JOB: Scan the records below. List lines holding "this".

Records
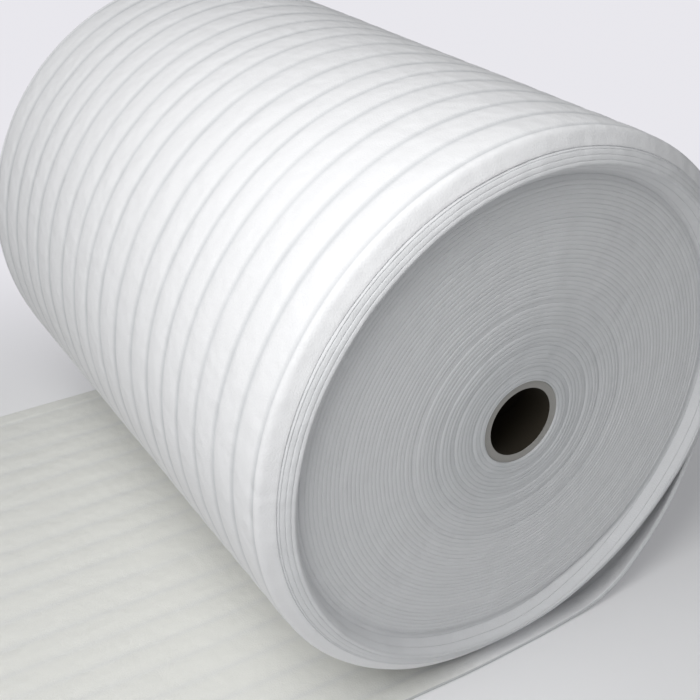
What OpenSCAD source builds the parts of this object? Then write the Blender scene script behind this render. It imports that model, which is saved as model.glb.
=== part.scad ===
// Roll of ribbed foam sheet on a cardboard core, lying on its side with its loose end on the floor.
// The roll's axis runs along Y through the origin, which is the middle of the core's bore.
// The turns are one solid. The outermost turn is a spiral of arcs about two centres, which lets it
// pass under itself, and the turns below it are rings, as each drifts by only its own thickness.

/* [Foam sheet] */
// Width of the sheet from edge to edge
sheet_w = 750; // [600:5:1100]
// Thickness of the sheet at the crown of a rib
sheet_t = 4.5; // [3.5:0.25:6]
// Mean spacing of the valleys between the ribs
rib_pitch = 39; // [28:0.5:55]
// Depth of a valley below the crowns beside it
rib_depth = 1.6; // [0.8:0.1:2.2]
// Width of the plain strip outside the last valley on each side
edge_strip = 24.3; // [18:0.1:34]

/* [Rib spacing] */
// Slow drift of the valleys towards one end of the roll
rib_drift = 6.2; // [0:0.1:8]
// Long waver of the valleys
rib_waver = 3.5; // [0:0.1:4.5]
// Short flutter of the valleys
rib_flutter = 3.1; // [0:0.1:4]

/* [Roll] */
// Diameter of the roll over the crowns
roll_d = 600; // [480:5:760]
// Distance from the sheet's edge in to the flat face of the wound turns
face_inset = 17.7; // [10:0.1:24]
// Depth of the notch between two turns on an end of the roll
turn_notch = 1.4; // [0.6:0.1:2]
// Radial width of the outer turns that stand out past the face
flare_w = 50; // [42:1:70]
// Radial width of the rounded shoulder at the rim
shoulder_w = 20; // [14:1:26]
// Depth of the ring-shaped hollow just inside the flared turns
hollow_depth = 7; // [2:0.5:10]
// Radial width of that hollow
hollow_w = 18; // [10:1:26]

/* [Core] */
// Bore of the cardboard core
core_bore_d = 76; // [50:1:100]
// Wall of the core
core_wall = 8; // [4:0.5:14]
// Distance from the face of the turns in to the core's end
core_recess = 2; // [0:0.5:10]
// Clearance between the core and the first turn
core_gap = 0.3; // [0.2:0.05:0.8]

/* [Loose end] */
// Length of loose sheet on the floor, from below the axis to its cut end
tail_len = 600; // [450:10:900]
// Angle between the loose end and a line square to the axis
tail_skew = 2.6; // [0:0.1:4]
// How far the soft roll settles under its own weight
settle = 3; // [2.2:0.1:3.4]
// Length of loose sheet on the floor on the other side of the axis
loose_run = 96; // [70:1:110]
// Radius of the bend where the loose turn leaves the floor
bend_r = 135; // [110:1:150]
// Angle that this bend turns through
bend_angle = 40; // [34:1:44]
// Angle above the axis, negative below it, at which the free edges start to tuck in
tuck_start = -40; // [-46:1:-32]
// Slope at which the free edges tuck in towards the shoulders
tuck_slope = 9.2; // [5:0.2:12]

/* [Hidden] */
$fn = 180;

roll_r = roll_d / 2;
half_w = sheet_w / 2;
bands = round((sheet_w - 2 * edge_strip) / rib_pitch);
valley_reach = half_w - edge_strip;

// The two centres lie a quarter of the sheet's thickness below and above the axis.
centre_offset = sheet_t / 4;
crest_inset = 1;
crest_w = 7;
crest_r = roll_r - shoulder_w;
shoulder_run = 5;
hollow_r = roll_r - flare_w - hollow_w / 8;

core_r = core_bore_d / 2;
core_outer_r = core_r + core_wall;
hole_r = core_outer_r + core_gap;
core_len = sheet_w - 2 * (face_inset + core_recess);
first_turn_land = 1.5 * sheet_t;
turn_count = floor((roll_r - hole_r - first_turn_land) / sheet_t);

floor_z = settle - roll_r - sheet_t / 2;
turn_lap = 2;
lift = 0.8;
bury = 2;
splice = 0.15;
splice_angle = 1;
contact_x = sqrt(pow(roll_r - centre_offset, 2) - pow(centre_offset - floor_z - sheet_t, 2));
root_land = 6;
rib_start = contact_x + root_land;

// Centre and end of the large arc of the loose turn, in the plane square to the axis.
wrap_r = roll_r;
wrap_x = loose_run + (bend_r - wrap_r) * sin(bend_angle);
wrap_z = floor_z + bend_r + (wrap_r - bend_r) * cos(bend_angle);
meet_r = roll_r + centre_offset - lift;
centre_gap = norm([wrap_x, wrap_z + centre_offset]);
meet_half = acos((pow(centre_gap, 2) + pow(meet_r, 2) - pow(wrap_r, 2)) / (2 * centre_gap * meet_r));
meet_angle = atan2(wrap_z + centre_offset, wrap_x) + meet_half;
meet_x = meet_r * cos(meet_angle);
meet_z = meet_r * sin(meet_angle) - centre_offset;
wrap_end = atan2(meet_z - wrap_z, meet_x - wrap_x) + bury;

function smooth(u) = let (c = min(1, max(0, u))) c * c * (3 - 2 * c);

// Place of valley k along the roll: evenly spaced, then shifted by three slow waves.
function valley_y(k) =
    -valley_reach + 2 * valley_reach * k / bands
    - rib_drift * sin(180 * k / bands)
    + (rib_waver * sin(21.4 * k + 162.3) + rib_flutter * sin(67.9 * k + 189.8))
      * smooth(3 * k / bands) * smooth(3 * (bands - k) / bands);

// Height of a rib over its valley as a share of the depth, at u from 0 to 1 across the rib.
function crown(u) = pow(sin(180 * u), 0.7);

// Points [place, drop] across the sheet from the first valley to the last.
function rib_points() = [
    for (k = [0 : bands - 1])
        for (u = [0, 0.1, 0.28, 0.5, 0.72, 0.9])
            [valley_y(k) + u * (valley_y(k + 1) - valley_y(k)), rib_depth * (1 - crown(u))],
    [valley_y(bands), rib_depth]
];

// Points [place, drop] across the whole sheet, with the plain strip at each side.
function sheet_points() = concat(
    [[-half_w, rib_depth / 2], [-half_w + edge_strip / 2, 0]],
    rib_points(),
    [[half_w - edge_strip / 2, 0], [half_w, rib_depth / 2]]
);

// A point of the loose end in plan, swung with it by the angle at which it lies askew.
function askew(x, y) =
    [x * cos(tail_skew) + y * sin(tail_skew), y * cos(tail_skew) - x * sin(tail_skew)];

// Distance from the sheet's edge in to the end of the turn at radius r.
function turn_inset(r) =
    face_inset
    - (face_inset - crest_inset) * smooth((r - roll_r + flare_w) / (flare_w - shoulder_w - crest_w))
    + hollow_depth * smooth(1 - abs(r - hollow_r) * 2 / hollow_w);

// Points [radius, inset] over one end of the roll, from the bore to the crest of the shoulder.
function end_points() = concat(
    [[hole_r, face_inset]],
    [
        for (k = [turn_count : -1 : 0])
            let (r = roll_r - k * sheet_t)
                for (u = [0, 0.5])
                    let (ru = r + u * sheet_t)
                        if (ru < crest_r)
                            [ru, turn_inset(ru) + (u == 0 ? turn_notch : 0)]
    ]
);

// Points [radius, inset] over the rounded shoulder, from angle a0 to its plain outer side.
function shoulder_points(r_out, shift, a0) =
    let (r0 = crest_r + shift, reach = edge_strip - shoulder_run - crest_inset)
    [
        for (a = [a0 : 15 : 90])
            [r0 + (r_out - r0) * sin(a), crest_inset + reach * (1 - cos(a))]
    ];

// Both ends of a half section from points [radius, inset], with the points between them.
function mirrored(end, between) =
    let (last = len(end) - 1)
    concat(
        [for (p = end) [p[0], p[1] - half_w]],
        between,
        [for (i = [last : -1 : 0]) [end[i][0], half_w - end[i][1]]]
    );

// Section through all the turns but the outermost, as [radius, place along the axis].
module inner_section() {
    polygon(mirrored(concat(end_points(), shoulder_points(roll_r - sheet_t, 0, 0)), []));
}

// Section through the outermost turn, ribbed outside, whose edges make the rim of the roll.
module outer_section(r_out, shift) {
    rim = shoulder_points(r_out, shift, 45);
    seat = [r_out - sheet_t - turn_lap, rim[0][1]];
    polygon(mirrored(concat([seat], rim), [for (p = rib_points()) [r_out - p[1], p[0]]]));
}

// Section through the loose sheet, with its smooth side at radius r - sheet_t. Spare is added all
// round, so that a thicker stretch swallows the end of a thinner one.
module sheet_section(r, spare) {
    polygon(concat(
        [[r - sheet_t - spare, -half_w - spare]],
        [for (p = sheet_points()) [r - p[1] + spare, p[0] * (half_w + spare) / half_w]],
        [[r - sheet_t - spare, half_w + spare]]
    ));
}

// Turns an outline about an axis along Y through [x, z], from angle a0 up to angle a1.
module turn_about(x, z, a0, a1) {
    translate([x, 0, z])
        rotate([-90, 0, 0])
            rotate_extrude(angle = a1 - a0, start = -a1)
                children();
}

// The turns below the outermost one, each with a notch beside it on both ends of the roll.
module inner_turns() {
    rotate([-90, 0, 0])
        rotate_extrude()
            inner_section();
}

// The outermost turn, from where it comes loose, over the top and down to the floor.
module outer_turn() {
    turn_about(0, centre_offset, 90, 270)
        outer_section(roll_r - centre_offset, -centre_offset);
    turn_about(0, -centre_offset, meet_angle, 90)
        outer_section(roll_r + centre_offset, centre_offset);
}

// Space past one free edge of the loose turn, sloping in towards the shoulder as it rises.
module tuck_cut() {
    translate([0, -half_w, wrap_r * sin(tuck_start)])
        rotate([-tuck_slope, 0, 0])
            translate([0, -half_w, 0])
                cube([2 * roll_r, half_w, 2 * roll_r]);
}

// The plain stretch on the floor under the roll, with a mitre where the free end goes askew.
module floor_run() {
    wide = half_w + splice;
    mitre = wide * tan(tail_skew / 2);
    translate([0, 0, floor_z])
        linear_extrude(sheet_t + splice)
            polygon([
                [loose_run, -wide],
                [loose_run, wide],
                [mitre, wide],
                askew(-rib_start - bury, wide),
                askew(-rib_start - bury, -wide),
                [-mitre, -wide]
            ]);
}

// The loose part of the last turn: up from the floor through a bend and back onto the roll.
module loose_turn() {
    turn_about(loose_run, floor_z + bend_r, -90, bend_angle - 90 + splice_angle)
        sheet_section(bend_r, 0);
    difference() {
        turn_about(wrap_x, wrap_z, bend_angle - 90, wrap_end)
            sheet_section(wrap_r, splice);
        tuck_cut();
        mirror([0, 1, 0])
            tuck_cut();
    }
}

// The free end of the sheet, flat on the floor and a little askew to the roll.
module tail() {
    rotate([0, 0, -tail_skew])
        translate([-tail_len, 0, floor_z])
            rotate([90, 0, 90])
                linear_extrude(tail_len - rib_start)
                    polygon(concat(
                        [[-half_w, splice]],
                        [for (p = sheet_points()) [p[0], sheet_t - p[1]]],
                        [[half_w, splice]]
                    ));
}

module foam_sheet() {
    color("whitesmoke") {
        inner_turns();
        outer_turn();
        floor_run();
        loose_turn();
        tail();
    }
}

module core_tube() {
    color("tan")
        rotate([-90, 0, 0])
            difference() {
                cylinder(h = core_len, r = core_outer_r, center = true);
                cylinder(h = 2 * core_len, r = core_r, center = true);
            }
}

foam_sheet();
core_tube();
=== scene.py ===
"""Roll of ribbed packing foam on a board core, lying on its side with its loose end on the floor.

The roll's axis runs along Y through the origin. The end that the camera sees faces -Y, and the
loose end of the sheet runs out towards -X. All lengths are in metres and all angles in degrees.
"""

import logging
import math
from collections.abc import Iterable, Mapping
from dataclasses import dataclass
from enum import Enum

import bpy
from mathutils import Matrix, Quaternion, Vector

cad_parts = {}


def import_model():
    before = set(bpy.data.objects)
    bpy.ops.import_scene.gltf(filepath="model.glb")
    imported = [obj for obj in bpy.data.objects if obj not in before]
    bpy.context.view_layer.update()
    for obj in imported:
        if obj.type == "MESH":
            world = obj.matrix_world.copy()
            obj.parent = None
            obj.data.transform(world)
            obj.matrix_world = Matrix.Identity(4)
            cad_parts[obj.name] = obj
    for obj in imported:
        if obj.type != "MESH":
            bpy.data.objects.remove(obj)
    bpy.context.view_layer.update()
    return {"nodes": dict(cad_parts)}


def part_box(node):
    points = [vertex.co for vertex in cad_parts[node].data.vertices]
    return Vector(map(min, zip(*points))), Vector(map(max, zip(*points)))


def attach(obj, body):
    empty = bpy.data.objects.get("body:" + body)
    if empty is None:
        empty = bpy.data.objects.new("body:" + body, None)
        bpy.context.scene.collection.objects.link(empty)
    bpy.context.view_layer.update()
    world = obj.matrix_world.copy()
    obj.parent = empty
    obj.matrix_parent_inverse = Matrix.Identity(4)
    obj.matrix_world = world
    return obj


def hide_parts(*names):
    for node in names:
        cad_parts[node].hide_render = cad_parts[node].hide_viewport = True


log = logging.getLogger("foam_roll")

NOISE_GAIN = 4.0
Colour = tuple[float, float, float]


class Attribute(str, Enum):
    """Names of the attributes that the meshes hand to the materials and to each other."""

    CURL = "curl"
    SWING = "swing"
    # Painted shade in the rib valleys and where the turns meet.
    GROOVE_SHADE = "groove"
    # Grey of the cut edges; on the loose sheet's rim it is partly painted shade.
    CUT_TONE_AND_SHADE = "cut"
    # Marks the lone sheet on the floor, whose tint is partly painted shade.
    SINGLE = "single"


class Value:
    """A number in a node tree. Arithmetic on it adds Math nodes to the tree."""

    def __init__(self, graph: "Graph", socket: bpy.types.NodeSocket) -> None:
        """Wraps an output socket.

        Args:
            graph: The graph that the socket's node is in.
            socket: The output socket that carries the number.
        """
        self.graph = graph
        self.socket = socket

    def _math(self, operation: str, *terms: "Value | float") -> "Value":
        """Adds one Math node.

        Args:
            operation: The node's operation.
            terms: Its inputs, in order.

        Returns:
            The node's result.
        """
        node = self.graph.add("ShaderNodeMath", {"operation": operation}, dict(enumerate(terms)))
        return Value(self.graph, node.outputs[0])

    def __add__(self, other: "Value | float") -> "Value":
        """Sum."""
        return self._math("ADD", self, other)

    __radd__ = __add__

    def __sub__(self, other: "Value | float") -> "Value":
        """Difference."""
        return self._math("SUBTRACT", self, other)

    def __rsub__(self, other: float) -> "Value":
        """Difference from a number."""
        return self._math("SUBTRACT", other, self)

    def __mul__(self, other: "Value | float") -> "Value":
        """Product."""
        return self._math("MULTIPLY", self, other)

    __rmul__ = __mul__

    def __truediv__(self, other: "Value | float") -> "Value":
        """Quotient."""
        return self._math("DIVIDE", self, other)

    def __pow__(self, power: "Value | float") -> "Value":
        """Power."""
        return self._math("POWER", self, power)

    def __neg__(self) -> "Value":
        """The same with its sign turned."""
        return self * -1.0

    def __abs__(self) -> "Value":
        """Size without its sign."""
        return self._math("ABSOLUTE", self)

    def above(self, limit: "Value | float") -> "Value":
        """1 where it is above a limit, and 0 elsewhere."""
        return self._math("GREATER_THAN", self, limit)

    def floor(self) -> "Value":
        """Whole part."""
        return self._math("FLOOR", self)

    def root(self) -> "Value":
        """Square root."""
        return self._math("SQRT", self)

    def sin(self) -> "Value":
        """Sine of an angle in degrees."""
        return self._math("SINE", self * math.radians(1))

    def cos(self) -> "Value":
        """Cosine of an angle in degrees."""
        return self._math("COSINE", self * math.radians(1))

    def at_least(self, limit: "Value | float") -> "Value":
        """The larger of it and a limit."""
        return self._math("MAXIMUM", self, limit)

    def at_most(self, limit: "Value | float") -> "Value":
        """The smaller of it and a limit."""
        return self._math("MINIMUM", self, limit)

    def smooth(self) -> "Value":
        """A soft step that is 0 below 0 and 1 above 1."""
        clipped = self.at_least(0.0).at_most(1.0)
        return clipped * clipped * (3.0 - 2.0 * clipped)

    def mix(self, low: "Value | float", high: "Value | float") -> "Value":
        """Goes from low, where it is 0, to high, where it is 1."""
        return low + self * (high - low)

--

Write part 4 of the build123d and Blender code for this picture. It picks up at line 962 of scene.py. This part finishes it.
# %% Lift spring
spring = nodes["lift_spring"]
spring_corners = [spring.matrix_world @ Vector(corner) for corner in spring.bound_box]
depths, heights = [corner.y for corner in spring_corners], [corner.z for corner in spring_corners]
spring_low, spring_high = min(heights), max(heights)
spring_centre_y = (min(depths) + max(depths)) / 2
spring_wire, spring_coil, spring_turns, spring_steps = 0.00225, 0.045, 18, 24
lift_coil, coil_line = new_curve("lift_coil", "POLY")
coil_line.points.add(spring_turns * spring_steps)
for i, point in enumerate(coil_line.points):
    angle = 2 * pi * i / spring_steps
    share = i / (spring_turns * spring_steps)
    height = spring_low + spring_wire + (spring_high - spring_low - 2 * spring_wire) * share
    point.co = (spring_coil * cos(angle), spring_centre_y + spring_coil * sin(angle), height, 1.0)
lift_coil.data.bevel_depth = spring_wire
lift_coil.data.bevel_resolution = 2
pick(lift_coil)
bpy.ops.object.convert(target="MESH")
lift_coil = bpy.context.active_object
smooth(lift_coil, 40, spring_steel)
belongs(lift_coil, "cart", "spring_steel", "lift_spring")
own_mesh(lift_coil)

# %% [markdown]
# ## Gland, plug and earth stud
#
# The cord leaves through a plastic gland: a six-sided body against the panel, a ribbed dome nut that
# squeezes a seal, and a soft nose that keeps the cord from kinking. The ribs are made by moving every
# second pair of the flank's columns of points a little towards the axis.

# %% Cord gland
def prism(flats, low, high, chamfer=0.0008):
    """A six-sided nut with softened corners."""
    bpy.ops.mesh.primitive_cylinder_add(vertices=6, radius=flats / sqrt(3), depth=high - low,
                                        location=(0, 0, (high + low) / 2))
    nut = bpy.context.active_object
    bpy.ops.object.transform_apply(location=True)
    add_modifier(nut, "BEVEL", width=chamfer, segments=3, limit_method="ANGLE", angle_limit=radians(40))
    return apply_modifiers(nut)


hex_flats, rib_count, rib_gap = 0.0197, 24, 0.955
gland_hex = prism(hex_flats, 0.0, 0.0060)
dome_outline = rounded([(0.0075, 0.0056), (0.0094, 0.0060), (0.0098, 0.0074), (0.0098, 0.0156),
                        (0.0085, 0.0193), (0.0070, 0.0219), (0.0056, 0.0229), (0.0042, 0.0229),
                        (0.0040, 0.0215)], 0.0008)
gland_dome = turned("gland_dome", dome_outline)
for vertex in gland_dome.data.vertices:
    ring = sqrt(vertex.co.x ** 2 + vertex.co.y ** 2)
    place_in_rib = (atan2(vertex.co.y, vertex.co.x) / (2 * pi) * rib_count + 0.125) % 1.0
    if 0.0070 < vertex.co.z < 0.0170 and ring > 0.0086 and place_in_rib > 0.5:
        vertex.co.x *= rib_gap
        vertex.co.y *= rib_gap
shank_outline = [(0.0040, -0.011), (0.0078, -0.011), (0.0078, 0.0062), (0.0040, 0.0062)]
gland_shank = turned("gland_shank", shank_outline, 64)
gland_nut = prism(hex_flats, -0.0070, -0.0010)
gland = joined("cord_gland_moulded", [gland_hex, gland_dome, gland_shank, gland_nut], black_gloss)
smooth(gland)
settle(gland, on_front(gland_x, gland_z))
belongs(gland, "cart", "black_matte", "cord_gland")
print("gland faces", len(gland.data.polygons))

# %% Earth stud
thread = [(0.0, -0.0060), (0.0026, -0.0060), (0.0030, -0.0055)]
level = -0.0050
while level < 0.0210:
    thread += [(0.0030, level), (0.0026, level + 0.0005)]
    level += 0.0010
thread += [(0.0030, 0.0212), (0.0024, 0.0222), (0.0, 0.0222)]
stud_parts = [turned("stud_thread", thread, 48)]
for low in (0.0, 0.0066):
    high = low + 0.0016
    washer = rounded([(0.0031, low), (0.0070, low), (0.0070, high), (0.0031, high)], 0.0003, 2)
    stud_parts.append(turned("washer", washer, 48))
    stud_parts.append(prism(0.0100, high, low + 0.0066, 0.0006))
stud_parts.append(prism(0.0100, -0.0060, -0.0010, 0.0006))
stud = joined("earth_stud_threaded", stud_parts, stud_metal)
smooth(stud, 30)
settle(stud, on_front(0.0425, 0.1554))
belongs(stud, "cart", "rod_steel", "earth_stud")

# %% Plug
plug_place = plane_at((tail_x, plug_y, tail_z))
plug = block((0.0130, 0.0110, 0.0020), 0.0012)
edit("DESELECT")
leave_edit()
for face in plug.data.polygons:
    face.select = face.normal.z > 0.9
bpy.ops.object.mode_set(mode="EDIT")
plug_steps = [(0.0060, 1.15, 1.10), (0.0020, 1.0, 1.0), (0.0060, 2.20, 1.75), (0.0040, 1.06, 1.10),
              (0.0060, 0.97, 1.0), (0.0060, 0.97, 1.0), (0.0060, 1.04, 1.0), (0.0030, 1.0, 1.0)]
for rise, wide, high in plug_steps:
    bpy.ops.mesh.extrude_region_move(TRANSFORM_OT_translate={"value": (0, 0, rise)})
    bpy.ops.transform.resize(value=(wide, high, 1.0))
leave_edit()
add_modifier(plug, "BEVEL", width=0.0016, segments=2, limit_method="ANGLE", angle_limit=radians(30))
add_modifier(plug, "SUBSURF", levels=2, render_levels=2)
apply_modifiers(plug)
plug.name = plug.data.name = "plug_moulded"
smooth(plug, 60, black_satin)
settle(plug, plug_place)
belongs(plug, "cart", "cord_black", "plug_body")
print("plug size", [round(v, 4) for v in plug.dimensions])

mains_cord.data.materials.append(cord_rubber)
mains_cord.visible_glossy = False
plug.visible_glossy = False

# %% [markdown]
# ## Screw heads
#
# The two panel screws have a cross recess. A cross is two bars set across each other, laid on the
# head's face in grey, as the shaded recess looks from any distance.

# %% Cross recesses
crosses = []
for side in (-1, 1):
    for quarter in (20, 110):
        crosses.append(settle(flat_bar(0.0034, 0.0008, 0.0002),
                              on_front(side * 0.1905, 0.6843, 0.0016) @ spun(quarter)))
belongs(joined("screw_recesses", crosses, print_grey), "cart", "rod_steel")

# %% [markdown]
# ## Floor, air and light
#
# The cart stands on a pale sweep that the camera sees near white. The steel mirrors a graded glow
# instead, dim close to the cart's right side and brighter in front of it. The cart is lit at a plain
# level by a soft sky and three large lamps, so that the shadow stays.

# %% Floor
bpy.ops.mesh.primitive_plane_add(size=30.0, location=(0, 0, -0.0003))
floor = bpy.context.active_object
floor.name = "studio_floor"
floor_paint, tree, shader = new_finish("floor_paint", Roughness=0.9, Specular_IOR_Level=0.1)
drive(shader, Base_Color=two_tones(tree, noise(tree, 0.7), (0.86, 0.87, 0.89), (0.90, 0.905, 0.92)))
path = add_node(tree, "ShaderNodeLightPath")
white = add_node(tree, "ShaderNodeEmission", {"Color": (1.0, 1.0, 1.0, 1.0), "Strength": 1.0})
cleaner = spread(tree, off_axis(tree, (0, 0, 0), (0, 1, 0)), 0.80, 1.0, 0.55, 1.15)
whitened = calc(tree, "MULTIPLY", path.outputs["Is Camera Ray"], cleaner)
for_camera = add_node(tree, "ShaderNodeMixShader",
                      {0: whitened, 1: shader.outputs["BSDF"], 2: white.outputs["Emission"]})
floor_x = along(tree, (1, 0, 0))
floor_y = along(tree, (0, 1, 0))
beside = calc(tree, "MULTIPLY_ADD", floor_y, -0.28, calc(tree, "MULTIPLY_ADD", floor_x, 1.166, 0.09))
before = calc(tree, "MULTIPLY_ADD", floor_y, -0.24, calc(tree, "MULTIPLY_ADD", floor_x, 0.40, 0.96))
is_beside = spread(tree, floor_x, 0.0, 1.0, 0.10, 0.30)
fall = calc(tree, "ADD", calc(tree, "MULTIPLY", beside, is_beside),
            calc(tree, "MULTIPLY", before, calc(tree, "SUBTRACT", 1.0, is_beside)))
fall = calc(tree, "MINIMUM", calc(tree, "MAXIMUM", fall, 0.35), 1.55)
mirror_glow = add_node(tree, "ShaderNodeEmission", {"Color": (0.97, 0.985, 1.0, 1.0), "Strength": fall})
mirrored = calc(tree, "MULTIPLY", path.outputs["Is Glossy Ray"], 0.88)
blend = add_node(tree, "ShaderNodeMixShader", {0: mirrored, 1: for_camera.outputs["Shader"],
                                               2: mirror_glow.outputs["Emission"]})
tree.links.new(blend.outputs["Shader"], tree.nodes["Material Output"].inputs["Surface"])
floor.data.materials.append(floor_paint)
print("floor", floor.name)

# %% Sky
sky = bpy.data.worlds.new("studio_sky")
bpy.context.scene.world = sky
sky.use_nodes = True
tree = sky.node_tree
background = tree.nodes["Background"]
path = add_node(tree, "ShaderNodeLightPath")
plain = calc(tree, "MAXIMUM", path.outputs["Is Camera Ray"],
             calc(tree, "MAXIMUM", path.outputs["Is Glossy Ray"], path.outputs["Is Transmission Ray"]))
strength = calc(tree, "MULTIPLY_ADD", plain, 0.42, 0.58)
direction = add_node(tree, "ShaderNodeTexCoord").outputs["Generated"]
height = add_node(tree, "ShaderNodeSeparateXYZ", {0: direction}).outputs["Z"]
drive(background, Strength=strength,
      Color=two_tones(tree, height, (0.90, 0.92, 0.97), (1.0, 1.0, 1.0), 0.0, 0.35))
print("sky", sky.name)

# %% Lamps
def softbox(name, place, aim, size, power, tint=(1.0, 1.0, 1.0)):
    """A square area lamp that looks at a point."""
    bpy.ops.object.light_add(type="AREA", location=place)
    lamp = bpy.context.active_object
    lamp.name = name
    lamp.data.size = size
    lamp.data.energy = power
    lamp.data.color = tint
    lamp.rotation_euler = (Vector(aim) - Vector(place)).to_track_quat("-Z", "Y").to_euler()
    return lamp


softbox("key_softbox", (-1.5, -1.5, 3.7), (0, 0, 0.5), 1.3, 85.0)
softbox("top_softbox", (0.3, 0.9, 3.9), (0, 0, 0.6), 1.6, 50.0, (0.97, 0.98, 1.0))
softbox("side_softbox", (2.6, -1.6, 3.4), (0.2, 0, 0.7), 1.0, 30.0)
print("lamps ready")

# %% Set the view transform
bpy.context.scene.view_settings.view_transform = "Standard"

ANSWER TO THE TASK:
What OpenSCAD source builds the parts of this object? Then write the Blender scene script behind this render. It imports that model, which is saved as model.glb.
// Angle that this bend turns through
Write part 4 of the build123d and Blender code for this picture. It picks up at line 962 of scene.py. This part finishes it.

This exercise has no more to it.